A resposta da Isabel oscila entre dois aspectos contraditórios, que remetem para o equívoco gerado em torno da própia Escola.

Por um lado a escola encontra-se dessacralizada, desacreditada e desvalorizada, enquanto instituição central do Estado-Nação (A Escola Republicana de Jules Ferry).

Por outro, é invocada por todos aqueles que se lembram de "reformar" e "modernizar" a alma e a pátria lusitana (um dos casos mais peculiares e inflamados terá sido porventura o de Antero de Quental em revolta de agonia contra o "inimigo", o "passado", tal como os nossos contemporâneos Ana Benavente e Sócrates, cada um à sua maneira).

A escola, no momento presente, representa apenas uma pequena parcela no processo de aculturação das novas gerações, em competição com os media e todo o aparato tecno-informático que invade o espaço privado e público e comanda o merado global.
http://diacrianos.blogspot.com/2008/01/rumo-ao-capitalismo-total.html

Daí alguma ingenuidade em acreditar que a Escola ainda poderá operar o milagre da multiplicação dos pães e da transformação de água em vinho, à margem do biopoder.

Quem manda realmente na escola são sobretudo as agências transnacionais e os agentes da Nomenklatura global. Os docentes apanham os papéis que lhes atribuem os intermediários das burocracias locais.

Neste quadro, envergar camisas pretas, castanhas, rosas ou vermelhas, não fará muita diferença, desde que se comportem como funcionários-vassalos dependentes do Estado-feudo que os alimenta.

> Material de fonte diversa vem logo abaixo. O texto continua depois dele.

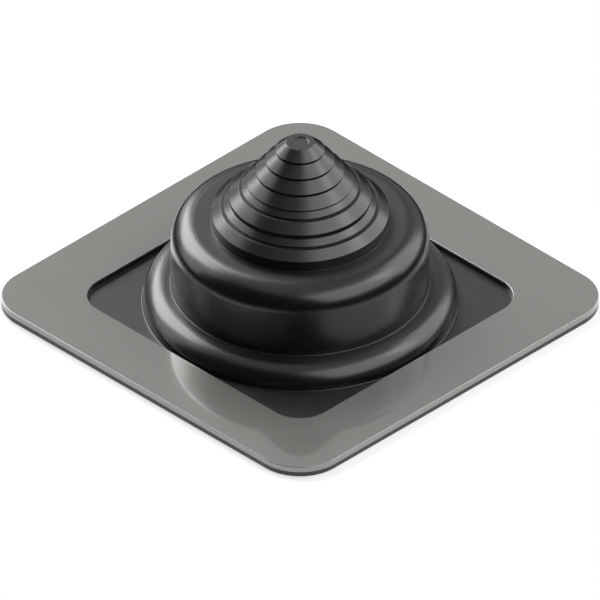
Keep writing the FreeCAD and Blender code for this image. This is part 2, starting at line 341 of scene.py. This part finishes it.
RING_TOP = 5.0
RING_EDGE = 0.3
middle = (PLATE_HALF + OPENING_HALF) / 2
ring_section = [
    (middle, FLANGE, 0, PLATE_STRAIGHT),
    (OPENING_HALF, FLANGE, CRISP, OPENING_STRAIGHT),
    (OPENING_HALF, RING_TOP, RING_EDGE, OPENING_STRAIGHT),
    (PLATE_HALF, RING_TOP, RING_EDGE, PLATE_STRAIGHT),
    (PLATE_HALF, FLANGE, CRISP, PLATE_STRAIGHT),
    (middle, FLANGE, 0, PLATE_STRAIGHT),
]

# Rolled aluminium with a clear lacquer: the grey metal is dull and its oxide scatters half
# of the light, with faint streaks along the rolling, and the lacquer mirrors on top.
aluminium = bpy.data.materials.new("rolled_aluminium")
aluminium.use_nodes = True
tree = aluminium.node_tree
tree.nodes.clear()
place = add_node(tree, "ShaderNodeTexCoord").outputs["Object"]
STREAK_WIDTH = 0.5          # mm
STREAK_LENGTH = 12.0        # mm
STREAK_DEPTH = 0.003        # mm
PATCH_SIZE = 18.0           # mm
LEAST_DULL, MOST_DULL = 0.19, 0.22
rolled = add_node(tree, "ShaderNodeMapping", {
    "Vector": place,
    "Scale": (1 / (STREAK_LENGTH * MM), 1 / (STREAK_WIDTH * MM), 1 / (STREAK_WIDTH * MM))})
streaks = add_node(tree, "ShaderNodeTexNoise",
                   {"Vector": rolled.outputs[0], "Scale": 1.0, "Detail": 3.0})
patches = add_node(tree, "ShaderNodeTexNoise",
                   {"Vector": place, "Scale": 1 / (PATCH_SIZE * MM), "Detail": 2.0})
tone = add_node(tree, "ShaderNodeMix", {0: streaks.outputs["Fac"], 6: linear("#8a8885"),
                                        7: linear("#908e8b")}, data_type="RGBA")
gloss = add_node(tree, "ShaderNodeMapRange", {"Value": patches.outputs["Fac"],
                                              "From Min": NOISE_LOW,
                                              "From Max": NOISE_HIGH,
                                              "To Min": LEAST_DULL, "To Max": MOST_DULL})
relief = add_node(tree, "ShaderNodeBump", {"Height": streaks.outputs["Fac"],
                                           "Strength": 0.03, "Distance": STREAK_DEPTH * MM})
shader = add_node(tree, "ShaderNodeBsdfPrincipled",
                  {"Base Color": tone.outputs[2], "Metallic": 0.55,
                   "Roughness": gloss.outputs[0], "Normal": relief.outputs[0],
                   "Coat Weight": 1.0, "Coat Roughness": 0.04, "Coat IOR": 1.7})
add_node(tree, "ShaderNodeOutputMaterial", {"Surface": shader.outputs[0]})

ring = level_body("aluminium_ring", ring_section, aluminium)
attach(ring, "root")
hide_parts("frame")


# --- The studio ----------------------------------------------------------------------
# The camera sees a white room and a round sheet of pale paper, which keeps the shadow. The
# object mirrors a dark tent and carpet, hidden from the camera, in place of the white room.
# Of the five soft lights, three stand on the left and behind, and two on the right.

world = bpy.data.worlds.new("white_room")
bpy.context.scene.world = world
world.use_nodes = True
tree = world.node_tree
tree.nodes.clear()
room = add_node(tree, "ShaderNodeBackground", {"Color": linear("#ffffff"), "Strength": 1.0})
add_node(tree, "ShaderNodeOutputWorld", {"Surface": room.outputs[0]})

SHEET_SIDES = 96


def round_sheet(name, radius, drop, material):
    """A level round sheet under the object."""
    mesh = bpy.data.meshes.new(name)
    turns = [math.tau * point / SHEET_SIDES for point in range(SHEET_SIDES)]
    mesh.from_pydata([(radius * math.cos(turn), radius * math.sin(turn), -drop)
                      for turn in turns], [], [range(SHEET_SIDES)])
    mesh.materials.append(material)
    sheet = bpy.data.objects.new(name, mesh)
    bpy.context.scene.collection.objects.link(sheet)
    return sheet


PAPER_RADIUS = 0.15         # m, just past the object's corners, as the dome mirrors a wider one
PAPER_DROP = 0.0002         # m under the object
PAPER_LIFT = 0.5            # brings the lit paper up to white and leaves its shadow
paper = bpy.data.materials.new("pale_paper")
paper.use_nodes = True
tree = paper.node_tree
tree.nodes.clear()
path = add_node(tree, "ShaderNodeLightPath").outputs
mirror = add_node(tree, "ShaderNodeMath", {0: path["Is Camera Ray"], 1: path["Is Glossy Ray"]},
                  operation="MAXIMUM")
seen = add_node(tree, "ShaderNodeMath", {0: mirror.outputs[0],
                                         1: path["Is Transmission Ray"]},
                operation="MAXIMUM")
lift = add_node(tree, "ShaderNodeMath", {0: seen.outputs[0], 1: PAPER_LIFT},
                operation="MULTIPLY")
shader = add_node(tree, "ShaderNodeBsdfPrincipled",
                  {"Base Color": linear("#bcbcbc"), "Roughness": 0.9,
                   "Specular IOR Level": 0.0,
                   "Emission Color": linear("#ffffff"), "Emission Strength": lift.outputs[0]})
add_node(tree, "ShaderNodeOutputMaterial", {"Surface": shader.outputs[0]})
round_sheet("floor", PAPER_RADIUS, PAPER_DROP, paper)

TENT_RADIUS = 2.2           # m
CARPET_DROP = 0.002         # m under the object
DARK = linear("#0a0a0a")
pile = bpy.data.materials.new("dark_carpet")
pile.use_nodes = True
tree = pile.node_tree
tree.nodes.clear()
shader = add_node(tree, "ShaderNodeBsdfDiffuse", {"Color": DARK})
add_node(tree, "ShaderNodeOutputMaterial", {"Surface": shader.outputs[0]})
round_sheet("carpet", TENT_RADIUS, CARPET_DROP, pile).visible_camera = False

CAMERA_AZIMUTH = 45.0       # degrees right of the front


def from_camera(side, elevation, distance):
    """A point seen from the origin at an angle right of the camera and an elevation."""
    turn = math.radians(CAMERA_AZIMUTH + side)
    rise = math.radians(elevation)
    return Vector((math.sin(turn) * math.cos(rise), -math.cos(turn) * math.cos(rise),
                   math.sin(rise))) * distance


LIGHT_DISTANCE = 1.5        # m
# name, degrees right of the camera, elevation, width and height in m, radiance
for name, side, elevation, width, height, radiance in (
        ("key_left_behind", -141, 36.5, 1.0, 1.03, 6.5),
        ("key_foot", -154, 9, 0.32, 0.47, 1.4),
        ("fill_left", -108, 26, 0.75, 1.33, 1.7),
        ("soft_right_front", 56, 43, 1.84, 1.27, 2.1),
        ("soft_right_behind", 114, 32, 1.24, 1.4, 2.3)):
    lamp = bpy.data.lights.new(name, "AREA")
    lamp.shape = "RECTANGLE"
    lamp.size, lamp.size_y = width, height
    lamp.energy = radiance * math.pi * width * height
    light = bpy.data.objects.new(name, lamp)
    light.location = from_camera(side, elevation, LIGHT_DISTANCE)
    light.rotation_euler = (-light.location).to_track_quat("-Z", "Y").to_euler()
    light.visible_camera = False
    bpy.context.scene.collection.objects.link(light)

# The tent of dark cloth keeps the rubber's front black. It hides the white room from
# reflections, though up to half of it shows behind and overhead, where the cloth is thin.
COLUMNS = 48
ROWS = 16
tent_points = [from_camera(360 * column / COLUMNS, 90 * row / ROWS, TENT_RADIUS)
               for column in range(COLUMNS) for row in range(ROWS + 1)]
tent_faces = []
for column in range(COLUMNS):
    for row in range(ROWS):
        a, b = (turn % COLUMNS * (ROWS + 1) + row for turn in (column, column + 1))
        tent_faces.append((a, a + 1, b + 1, b))
tent_mesh = bpy.data.meshes.new("dark_tent")
tent_mesh.from_pydata(tent_points, [], tent_faces)
tent = bpy.data.objects.new("dark_tent", tent_mesh)
bpy.context.scene.collection.objects.link(tent)
tent.visible_camera = False
cloth = bpy.data.materials.new("dark_cloth")
cloth.use_nodes = True
tree = cloth.node_tree
tree.nodes.clear()
place = add_node(tree, "ShaderNodeTexCoord").outputs["Object"]
height = add_node(tree, "ShaderNodeSeparateXYZ", {0: place}).outputs["Z"]
behind = add_node(tree, "ShaderNodeVectorMath", {0: place, 1: from_camera(180, 0, 1)},
                  operation="DOT_PRODUCT").outputs["Value"]
TOP_STARTS, TOP_ENDS, TOP_OPEN = 0.78, 0.93, 0.5    # in radii, and the light let through
BACK_STARTS, BACK_ENDS, BACK_OPEN = 0.35, 0.6, 0.45
CLOSED = 0.02
overhead = add_node(tree, "ShaderNodeMapRange", {
    "Value": height, "From Min": TOP_STARTS * TENT_RADIUS, "From Max": TOP_ENDS * TENT_RADIUS,
    "To Min": CLOSED, "To Max": TOP_OPEN}).outputs[0]
back = add_node(tree, "ShaderNodeMapRange", {
    "Value": behind, "From Min": BACK_STARTS * TENT_RADIUS,
    "From Max": BACK_ENDS * TENT_RADIUS, "To Min": 0.0, "To Max": BACK_OPEN}).outputs[0]
thin = add_node(tree, "ShaderNodeMath", {0: overhead, 1: back}, operation="MAXIMUM")
shader = add_node(tree, "ShaderNodeMixShader", {
    0: thin.outputs[0],
    1: add_node(tree, "ShaderNodeBsdfDiffuse", {"Color": DARK}).outputs[0],
    2: add_node(tree, "ShaderNodeBsdfTransparent").outputs[0]})
add_node(tree, "ShaderNodeOutputMaterial", {"Surface": shader.outputs[0]})
tent_mesh.materials.append(cloth)

CAMERA_ELEVATION = math.degrees(math.asin(1 / math.sqrt(3)))    # an isometric view
CAMERA_DISTANCE = 1.2       # m
VIEW_WIDTH = 0.2662         # m
AIM = Vector((0, 0, 0.00224))
camera = bpy.data.objects.new("camera", bpy.data.cameras.new("camera"))
camera.data.type = "ORTHO"
camera.data.ortho_scale = VIEW_WIDTH
camera.data.clip_start, camera.data.clip_end = 0.01, 10.0
camera.location = AIM + from_camera(0, CAMERA_ELEVATION, CAMERA_DISTANCE)
camera.rotation_euler = (AIM - camera.location).to_track_quat("-Z", "Y").to_euler()
bpy.context.scene.collection.objects.link(camera)
bpy.context.scene.camera = camera
bpy.context.scene.view_settings.view_transform = "Standard"
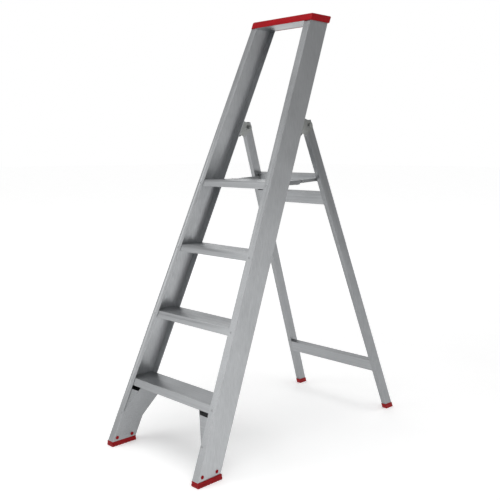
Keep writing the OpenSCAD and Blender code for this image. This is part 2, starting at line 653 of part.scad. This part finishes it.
// ---- deck hinges --------------------------------------------------------
fixed_leaf_high = 6;         // leaf edges, below the platform
fixed_leaf_low = 23;
fixed_leaf_rivet = 17;
strip_t = 1;
module at_hinges() for (k = sides) translate([k * hinge_x, 0, 0]) children();
module knuckle(x0, x1) difference() {
    bore_x(x0, x1, hinge_y, hinge_z, knuckle_r);
    bore_x(x0 - 1, x1 + 1, hinge_y, hinge_z, hinge_pin_r + 0.05);
}
module fixed_strip(x0, x1) difference() {
    low = hinge_z - knuckle_r;
    leaf_d = tread_back + leaf_wall / 2;
    along_x(x0, x1) polygon([[front_y(low, leaf_d), low], [hinge_y, low],
        [hinge_y, low + strip_t], [front_y(low + strip_t, leaf_d), low + strip_t]]);
    bore_x(x0 - 1, x1 + 1, hinge_y, hinge_z, hinge_pin_r + 0.05);
}
module fixed_hinge_leaves() color(steel) at_hinges() difference() {
    union() {
        along_x(-hinge_half, hinge_half) polygon([for (p = [[0, fixed_leaf_low],
            [0, fixed_leaf_high], [leaf_wall, fixed_leaf_high], [leaf_wall, fixed_leaf_low]])
            [front_y(platform_h - p[1], tread_back + p[0]), platform_h - p[1]]]);
        for (k = sides) side(k) {
            fixed_strip(middle_half, hinge_half);
            knuckle(middle_half, hinge_half);
        }
    }
    for (x = [-hinge_x, hinge_x]) translate([x, 0, 0])
        at_fixed_leaf_rivets() rivet_hole(leaf_wall + tread_wall + 2, leaf_rivet_r);
}
module moving_hinge_leaves() color(steel) at_hinges() difference() {
    m = middle_half - hinge_gap;
    union() {
        knuckle(-m, m);
        translate([-m, hinge_y, deck_under - leaf_wall])
            cube([2 * m, deck_lip_y - hinge_y - hinge_gap, leaf_wall]);
        translate([-hinge_half, hinge_y + knuckle_r + hinge_gap, deck_under - leaf_wall])
            cube([2 * hinge_half, deck_lip_y - hinge_y - knuckle_r - 2 * hinge_gap, leaf_wall]);
    }
    bore_x(-m - 1, m + 1, hinge_y, hinge_z, hinge_pin_r + 0.05);
    for (x = [-hinge_x, hinge_x]) translate([x, 0, 0])
        at_moving_leaf_rivets() rivet_hole(deck_rivet_depth, leaf_rivet_r);
}
module deck_hinge_pins() color(steel) at_hinges()
    bore_x(-hinge_half, hinge_half, hinge_y, hinge_z, hinge_pin_r);
leaf_rivet_x = 14;
fixed_rivet_z = platform_h - fixed_leaf_rivet;
fixed_rivet_y = front_y(fixed_rivet_z, tread_back + leaf_wall);
module at_fixed_leaf_rivets() for (k = sides, j = sides)
    translate([k * hinge_x + j * leaf_rivet_x, fixed_rivet_y, fixed_rivet_z])
        rotate([-front_lean - 90, 0, 0]) children();
module at_moving_leaf_rivets() for (k = sides, j = sides)
    translate([k * hinge_x + j * leaf_rivet_x, leaf_rivet_y, platform_h]) children();
module fixed_leaf_rivets() color(steel) at_fixed_leaf_rivets()
    rivet(leaf_wall + tread_wall, leaf_rivet_r, leaf_rivet_head_r);
module moving_leaf_rivets() color(steel) at_moving_leaf_rivets()
    rivet(deck_grip, leaf_rivet_r, leaf_rivet_head_r);

front_stile(-1);  // left_front_stile
front_stile(1);  // right_front_stile
tread(0);  // tread_1
tread(1);  // tread_2
tread(2);  // tread_3
tread(3);  // top_tread
top_crosspiece();
top_cap();
cap_screws();
gusset(-1);  // left_gusset
gusset(1);  // right_gusset
gusset_rivets();
tread_rivets();
front_foot(-1);  // left_front_foot
front_foot(1);  // right_front_foot
front_foot_pins();
hinge_bracket(-1);  // left_hinge_bracket
hinge_bracket(1);  // right_hinge_bracket
bracket_rivets();
hinge_bolts();
hinge_washers();
hinge_nuts();
pivot_bushes();
rear_stile(-1);  // left_rear_stile
rear_stile(1);  // right_rear_stile
rear_bar(bars[0]);  // lower_rear_bar
rear_bar(bars[1]);  // upper_rear_bar
rear_bar(bars[2]);  // platform_rest_bar
rear_bar_rivets();
stay_bosses();
stay_pivot_pins();
rear_foot(-1);  // left_rear_foot
rear_foot(1);  // right_rear_foot
platform_deck();
side_plate(-1);  // left_side_plate
side_plate(1);  // right_side_plate
side_plate_rivets();
elbow_pins();
stay(-1);  // left_stay
stay(1);  // right_stay
elbow_rivet(-1);  // left_elbow_rivet
elbow_rivet(1);  // right_elbow_rivet
fixed_hinge_leaves();
moving_hinge_leaves();
deck_hinge_pins();
fixed_leaf_rivets();
moving_leaf_rivets();
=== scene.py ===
"""Looks for the aluminium step ladder: edges, finishes, rivet pins, studio and camera."""

import json
import math

import bmesh
import bpy
import numpy as np
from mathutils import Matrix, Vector


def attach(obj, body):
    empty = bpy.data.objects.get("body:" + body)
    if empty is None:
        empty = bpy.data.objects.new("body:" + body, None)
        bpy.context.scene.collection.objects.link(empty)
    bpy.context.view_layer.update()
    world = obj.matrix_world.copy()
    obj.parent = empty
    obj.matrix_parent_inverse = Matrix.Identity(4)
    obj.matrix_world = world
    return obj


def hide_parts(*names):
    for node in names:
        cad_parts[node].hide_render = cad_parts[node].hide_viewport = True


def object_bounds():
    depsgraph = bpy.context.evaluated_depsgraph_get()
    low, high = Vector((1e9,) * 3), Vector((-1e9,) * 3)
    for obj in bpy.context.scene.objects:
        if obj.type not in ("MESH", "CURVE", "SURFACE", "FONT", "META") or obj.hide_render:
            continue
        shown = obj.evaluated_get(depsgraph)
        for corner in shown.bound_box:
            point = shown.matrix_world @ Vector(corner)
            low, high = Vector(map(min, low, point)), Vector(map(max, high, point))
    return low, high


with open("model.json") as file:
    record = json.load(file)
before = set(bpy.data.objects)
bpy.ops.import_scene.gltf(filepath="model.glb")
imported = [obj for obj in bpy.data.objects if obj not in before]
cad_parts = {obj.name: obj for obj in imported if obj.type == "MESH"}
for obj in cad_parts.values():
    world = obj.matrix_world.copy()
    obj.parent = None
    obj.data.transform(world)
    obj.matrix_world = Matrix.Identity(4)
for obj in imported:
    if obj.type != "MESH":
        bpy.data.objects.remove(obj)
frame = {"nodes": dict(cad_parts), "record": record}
cad_low, cad_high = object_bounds()

MM = 0.001
FRONT_LEAN = math.radians(22.92)
REAR_LEAN = math.radians(20.91)
WELD = 0.002 * MM
FLAT_ANGLE = math.radians(1.0)
BEVEL_ANGLE = math.radians(30)
SHARP_ANGLE = math.radians(24)

BODY_OF = {
    node: body
    for body, nodes in frame["record"]["behaviour"]["bodies"].items()
    for node in nodes
}


# ---- nodes and colours ------------------------------------------------------
def linear(hex_colour):
    """An sRGB hex colour as linear RGBA."""
    parts = [int(hex_colour[i : i + 2], 16) / 255 for i in (1, 3, 5)]
    return [c / 12.92 if c <= 0.04045 else ((c + 0.055) / 1.055) ** 2.4 for c in parts] + [1.0]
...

No fundo trata-se de escolher uma côr do mercado das ideologias pronto-a-vestir.

«Em vez de uma nação hão-de surgir talvez, sobre o palco do futuro, associações de egoísmos individuais, fraternidades com o fim de explorarem pelo banditismo todos aqueles que não fazem parte delas e outras criações de utilitarismo vulgar.» Nietzsche

Isabel Salema Morgado disse...

Se não se importar reagirei ao seu comentário com um post que identificarei para o efeito, sim?